# [Data]

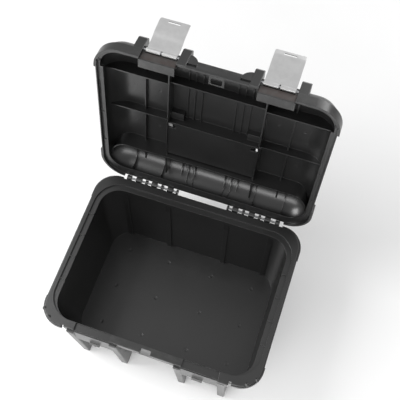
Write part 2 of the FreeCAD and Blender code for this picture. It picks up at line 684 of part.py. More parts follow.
def skirt_room():
    """The skirt is thin where it passes the rim's lip."""
    return slab(
        LID_HALF - SKIRT_T, LID_FRONT + SKIRT_T, LID_BACK - SKIRT_T, 0, LID_BASE, LID_CORNER - SKIRT_T
    )


def handle_pin_bores():
    reach = POCKET_HALF + POCKET_WALL + 1.0
    bore = cylinder_x(POCKET_HALF - 1.0, reach, HANDLE_Y, HANDLE_Z, HANDLE_PIN_R + PIN_CLEARANCE)
    return [bore, bore.mirror(V(0, 0, 0), V(1, 0, 0))]


def make_lid():
    outer = fuse([dome(0.0, SKIRT_BASE), centre_lip()] + both_sides(ears()))
    raised = box(-EAR_OUTER[1], EAR_OUTER[1], -FAR, LID_BUMPER_FRONT_END, 0, FRONT_EDGE_Z)
    hinge_room = box(-NOTCH_HALF, NOTCH_HALF, FLANGE_REAR, FAR, 0, LID_BASE)
    rooms = both_sides([latch_room()])
    shell = cut(outer, [dome(LID_WALL, SKIRT_BASE - 1.0), skirt_room(), raised, hinge_room] + rooms)
    feet = both_sides([latch_foot(), latch_wall()])
    half = PADLOCK_WIDTH / 2.0 + 3.5
    eye = box(-half, half, LID_FRONT + 1.0, MOUTH_FRONT - 3.0, FRONT_EDGE_Z, FRONT_EDGE_Z + FLANGE)
    inside = [pocket_box()] + pivot_housings() + inner_ribs()
    lid = fuse([shell, lid_flange(), eye] + lid_bumpers() + feet + inside)
    slot = padlock_hole(TUB_HEIGHT, FRONT_EDGE_Z + 8.0, PADLOCK_Y, PADLOCK_DEPTH + 1.0)
    pip_rooms = both_sides(pips(PIP_R + 0.5, PIP_RISE + 0.5))
    lid = cut(lid, [pocket_void(), slot] + pip_rooms)
    arm = (HINGE_EDGE - 8.0, HINGE_Y, AXIS_Z, LID_BASE + 1.0)
    clear = both_sides([box(HINGE_INNER - 1.0, HINGE_OUTER + 1.0, 0, HINGE_EDGE + 1.5, 0, LID_BASE)])
    knuckles = both_sides(hinge_row(LID_KNUCKLES, arm))
    lid = fuse([lid] + [cut(k, clear) for k in knuckles])
    return cut(lid, pin_bores() + latch_bores() + handle_pin_bores())


# ================================================================ latch
def latch_strip():
    """Side view of the plate, hanging shut: (out from the barrel, down from the pivot)."""
    lower = LATCH_LENGTH / 71.0
    return (
        (-2.6, 2.4),
        (-1.2, 10.0),
        (-1.8, 26.0),
        (-6.0, 39.0 * lower),
        (-6.0, 53.0 * lower),
        (-7.2, LATCH_LENGTH - 11.0),
        (-5.2, LATCH_LENGTH),
    )


def make_latch():
    """One right-hand latch, drawn shut."""
    path = latch_strip()
    front = [(PIVOT_Y - BARREL_R + 1.2 - out, PIVOT_Z - down) for out, down in path]
    back = [(y + LATCH_T, z) for y, z in reversed(front)]
    plate = extrude_profile(front + back, LATCH_INNER, LATCH_OUTER)
    barrel = cylinder_x(LATCH_INNER, LATCH_OUTER, PIVOT_Y, PIVOT_Z, BARREL_R)
    slot = box(LATCH_MIDDLE - SLOT_WIDTH / 2.0, LATCH_MIDDLE + SLOT_WIDTH / 2.0, -300, 0,
               PIVOT_Z - SLOT_AT - SLOT_HEIGHT / 2.0, PIVOT_Z - SLOT_AT + SLOT_HEIGHT / 2.0)
    notch = box(LATCH_MIDDLE - NOTCH_WIDTH / 2.0, LATCH_MIDDLE + NOTCH_WIDTH / 2.0, -300, 0,
                PIVOT_Z - 6.0, PIVOT_Z + 10.0)
    bore = cylinder_x(LATCH_INNER - 1.0, LATCH_OUTER + 1.0, PIVOT_Y, PIVOT_Z, PIN_R + PIN_CLEARANCE)
    return cut(fuse([plate, barrel]), [slot, notch, bore])


def make_latch_mount():
    """Dark insert behind the latch, on the recess wall and the foot."""
    x0 = EAR_INNER[1] + MOUNT_PLAY
    x1 = EAR_OUTER[0] - MOUNT_PLAY
    return box(x0, x1, RECESS_Y - MOUNT_T, RECESS_Y, FOOT_Z + FLANGE, PIVOT_Z - BARREL_R - 1.5)


# ================================================================ handle
def make_handle():
    """The handle folded into its pocket, as one moulding without its grip."""
    half = HANDLE_HALF
    far = HANDLE_Y + HANDLE_REACH
    arms = []
    for side in (-1, 1):
        x0, x1 = sorted((side * half, side * (half - ARM_WIDTH)))
        arms.append(box(x0, x1, HANDLE_Y, far, HANDLE_Z - ARM_DEPTH / 2.0, HANDLE_Z + ARM_DEPTH / 2.0))
        arms.append(cylinder_x(x0, x1, HANDLE_Y, HANDLE_Z, ARM_DEPTH / 2.0))
    bar = box(-half, half, far - BAR_WIDTH / 2.0, far + BAR_WIDTH / 2.0,
              HANDLE_Z - BAR_DEPTH / 2.0, HANDLE_Z + BAR_DEPTH / 2.0)
    long_edges = [e for e in bar.Edges if e.BoundBox.XLength > half]
    bar = bar.makeFillet(5.0, long_edges)
    waist = bar.common(box(-GRIP_HALF, GRIP_HALF, -300, 300, 0, 400))
    core = box(-GRIP_HALF, GRIP_HALF, far - BAR_WIDTH / 2.0 + GRIP_SKIN, far + BAR_WIDTH / 2.0 - GRIP_SKIN,
               HANDLE_Z - BAR_DEPTH / 2.0 + GRIP_SKIN, HANDLE_Z + BAR_DEPTH / 2.0 - GRIP_SKIN)
    core = core.makeFillet(3.4, [e for e in core.Edges if e.BoundBox.XLength > GRIP_HALF])
    grip = waist.cut(core)
    bore = cylinder_x(-half - 1.0, half + 1.0, HANDLE_Y, HANDLE_Z, HANDLE_PIN_R + PIN_CLEARANCE)
    bare = fuse([bar.cut(waist), core] + arms)
    return bare.cut(bore), grip


def make_handle_pin():
    """A headed pin from the pocket's side wall into the end of the handle's arm."""
    start = HANDLE_HALF - ARM_WIDTH + 1.0
    shank = cylinder_x(start, POCKET_HALF + POCKET_WALL + 1.0, HANDLE_Y, HANDLE_Z, HANDLE_PIN_R)
    x0 = (HANDLE_HALF + POCKET_HALF - PIN_HEAD) / 2.0
    return shank.fuse(cylinder_x(x0, x0 + PIN_HEAD, HANDLE_Y, HANDLE_Z, PIN_HEAD_R))


# ================================================================ assembly
HINGE_POINT = V(0, HINGE_Y, AXIS_Z)
ALONG_X = V(1, 0, 0)


def turned(shape, point, degrees):
    copy = shape.copy()
    copy.rotate(point, ALONG_X, degrees)
    return copy


def opened(shape):
    return turned(shape, HINGE_POINT, -OPEN_ANGLE)


def mirrored(shape):
    return shape.mirror(V(0, 0, 0), ALONG_X)


def pair(name, right, move):
    return {name + "_right": move(right), name + "_left": move(mirrored(right))}


def build():
    pivot = V(0, PIVOT_Y, PIVOT_Z)
    handle_axis = V(0, HANDLE_Y, HANDLE_Z)
    bar, grip = make_handle()
    nodes = {"tub": make_tub(), "lid": opened(make_lid())}
    hinge_pin = cylinder_x(HINGE_INNER, HINGE_OUTER, HINGE_Y, AXIS_Z, PIN_R)
    latch_pin = cylinder_x(EAR_INNER[1] - 8.0, EAR_OUTER[0] + 8.0, PIVOT_Y, PIVOT_Z, PIN_R)
    nodes.update(pair("hinge_pin", hinge_pin, lambda s: s))
    nodes.update(pair("latch_pin", latch_pin, opened))
    nodes.update(pair("latch_mount", make_latch_mount(), opened))
    nodes.update(pair("latch_plate", make_latch(), lambda s: opened(turned(s, pivot, -LATCH_ANGLE))))
    nodes["handle_bar"] = opened(turned(bar, handle_axis, HANDLE_OUT))
    nodes["handle_grip"] = opened(turned(grip, handle_axis, HANDLE_OUT))
    nodes.update(pair("handle_pin", make_handle_pin(), opened))
    return nodes


def export(nodes):
    os.makedirs("parts", exist_ok=True)
    for name, shape in sorted(nodes.items()):
        size = shape.BoundBox
        print(f"{name}: {len(shape.Solids)} solid(s), valid {shape.isValid()}, {shape.Volume / 1000.0:.1f} cm3")
        print(f"    {size.XLength:.0f} x {size.YLength:.0f} x {size.ZLength:.0f} mm")
        shape.exportStep(f"parts/{name}.step")


export(build())
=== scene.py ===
# %% [markdown]
# # A moulded toolbox, standing open
# The box is injection-moulded polypropylene, with pressed-steel latches and steel wire pins. The moulded
# bodies come in finished from the CAD frame, at their real size and place. What this file adds is what
# makes them look real: how each surface was made, rounded edges, pressed and rolled sheet metal, and soft
# studio light.

# %% Load the frame
import json
import math

import bmesh
import bpy
from mathutils import Matrix, Vector


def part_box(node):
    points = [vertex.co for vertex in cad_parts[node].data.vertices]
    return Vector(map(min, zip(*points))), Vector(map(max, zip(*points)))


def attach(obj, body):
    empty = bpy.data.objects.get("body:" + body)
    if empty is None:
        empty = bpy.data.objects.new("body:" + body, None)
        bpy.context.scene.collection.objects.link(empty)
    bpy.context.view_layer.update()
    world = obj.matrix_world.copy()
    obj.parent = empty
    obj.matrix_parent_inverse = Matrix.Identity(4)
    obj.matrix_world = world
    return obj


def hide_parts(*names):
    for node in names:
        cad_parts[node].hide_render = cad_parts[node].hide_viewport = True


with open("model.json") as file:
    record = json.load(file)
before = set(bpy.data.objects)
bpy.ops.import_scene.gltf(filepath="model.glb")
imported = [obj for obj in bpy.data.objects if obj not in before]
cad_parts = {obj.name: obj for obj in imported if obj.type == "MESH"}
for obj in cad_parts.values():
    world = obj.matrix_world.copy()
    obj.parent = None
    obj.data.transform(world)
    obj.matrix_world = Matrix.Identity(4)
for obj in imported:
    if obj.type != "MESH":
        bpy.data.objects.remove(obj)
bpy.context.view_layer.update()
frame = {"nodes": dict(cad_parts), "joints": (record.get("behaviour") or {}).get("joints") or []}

MM = 0.001
NODES = frame["nodes"]
JOINTS = {joint["name"]: joint for joint in frame["joints"]}

# %% [markdown]
# ## Measures
# The lid is drawn open, so nothing on it lies square to the world. Its hinge in the frame tells how it lies:
# where the axis is, and how far the lid can close. One matrix then takes a point of the shut lid, where
# heights and depths are easy to think about, to its place on the open one.

# %% The open lid
HINGE = Vector(JOINTS["lid_hinge"]["pos_m"])
OPEN_ANGLE = math.radians(max(JOINTS["lid_hinge"]["range_deg"]))
OPENED = Matrix.Translation(HINGE) @ Matrix.Rotation(-OPEN_ANGLE, 4, "X") @ Matrix.Translation(-HINGE)

# Measures of the shut lid, in millimetres
RIM_OVER_HINGE_MM = 5.8
RIM_Z = HINGE.z + RIM_OVER_HINGE_MM * MM
BACK_BEFORE_HINGE_MM = 0.8
LID_BACK_MM = HINGE.y / MM - BACK_BEFORE_HINGE_MM
LID_FRONT_MM = -171.0
LID_HALF_MM = 213.0
LID_RISE_MM = 49.5
LID_TOP_MM = RIM_Z / MM + LID_RISE_MM
LID_WALL_MM = 3.5
PANEL_MM = LID_TOP_MM - LID_WALL_MM     # the underside of the lid's panel
DOME_MM = 40.5           # inside radius where the panel rounds over into the walls

print(f"lid stands open {math.degrees(OPEN_ANGLE):.1f} degrees about y {HINGE.y:.4f}, z {HINGE.z:.4f}")

# %% [markdown]
# ## Colour and nodes
# A maker's colour chart gives sRGB hex values, while a renderer adds light in linear values, so one function
# turns the first into the second. One more function adds a shader node with its settings and its links,
# which keeps each material short enough to read.


# %% Colour and node helpers
def linear(hex_colour):
    """sRGB hex to linear RGBA."""
    parts = [int(hex_colour[i:i + 2], 16) / 255.0 for i in (1, 3, 5)]
    return [c / 12.92 if c <= 0.04045 else ((c + 0.055) / 1.055) ** 2.4 for c in parts] + [1.0]


def add_node(tree, kind, settings=None, inputs=None):
    """A node of this kind. An input is a plain value, or a socket to link from."""
    node = tree.nodes.new(kind)
    for name, value in (settings or {}).items():
        setattr(node, name, value)
    for name, value in (inputs or {}).items():
        if isinstance(value, bpy.types.NodeSocket):
            tree.links.new(value, node.inputs[name])
        else:
            node.inputs[name].default_value = value
    return node


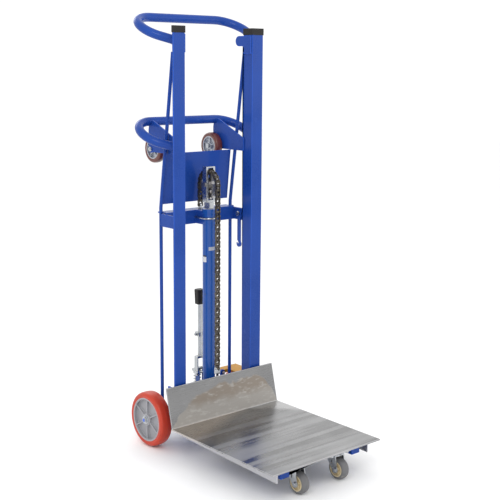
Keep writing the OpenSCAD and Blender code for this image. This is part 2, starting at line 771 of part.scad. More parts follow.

# [What you need to do]
Only the lines from the one containing "opened(turned(bar, handle_axis, HANDLE_OUT))" through the one containing "before = set(bpy.data.objects)" are to be extracted, exactly as they appear, with both ends included.

# [Expected output]
    nodes["handle_bar"] = opened(turned(bar, handle_axis, HANDLE_OUT))
    nodes["handle_grip"] = opened(turned(grip, handle_axis, HANDLE_OUT))
    nodes.update(pair("handle_pin", make_handle_pin(), opened))
    return nodes


def export(nodes):
    os.makedirs("parts", exist_ok=True)
    for name, shape in sorted(nodes.items()):
        size = shape.BoundBox
        print(f"{name}: {len(shape.Solids)} solid(s), valid {shape.isValid()}, {shape.Volume / 1000.0:.1f} cm3")
        print(f"    {size.XLength:.0f} x {size.YLength:.0f} x {size.ZLength:.0f} mm")
        shape.exportStep(f"parts/{name}.step")


export(build())
=== scene.py ===
# %% [markdown]
# # A moulded toolbox, standing open
# The box is injection-moulded polypropylene, with pressed-steel latches and steel wire pins. The moulded
# bodies come in finished from the CAD frame, at their real size and place. What this file adds is what
# makes them look real: how each surface was made, rounded edges, pressed and rolled sheet metal, and soft
# studio light.

# %% Load the frame
import json
import math

import bmesh
import bpy
from mathutils import Matrix, Vector


def part_box(node):
    points = [vertex.co for vertex in cad_parts[node].data.vertices]
    return Vector(map(min, zip(*points))), Vector(map(max, zip(*points)))


def attach(obj, body):
    empty = bpy.data.objects.get("body:" + body)
    if empty is None:
        empty = bpy.data.objects.new("body:" + body, None)
        bpy.context.scene.collection.objects.link(empty)
    bpy.context.view_layer.update()
    world = obj.matrix_world.copy()
    obj.parent = empty
    obj.matrix_parent_inverse = Matrix.Identity(4)
    obj.matrix_world = world
    return obj


def hide_parts(*names):
    for node in names:
        cad_parts[node].hide_render = cad_parts[node].hide_viewport = True


with open("model.json") as file:
    record = json.load(file)
before = set(bpy.data.objects)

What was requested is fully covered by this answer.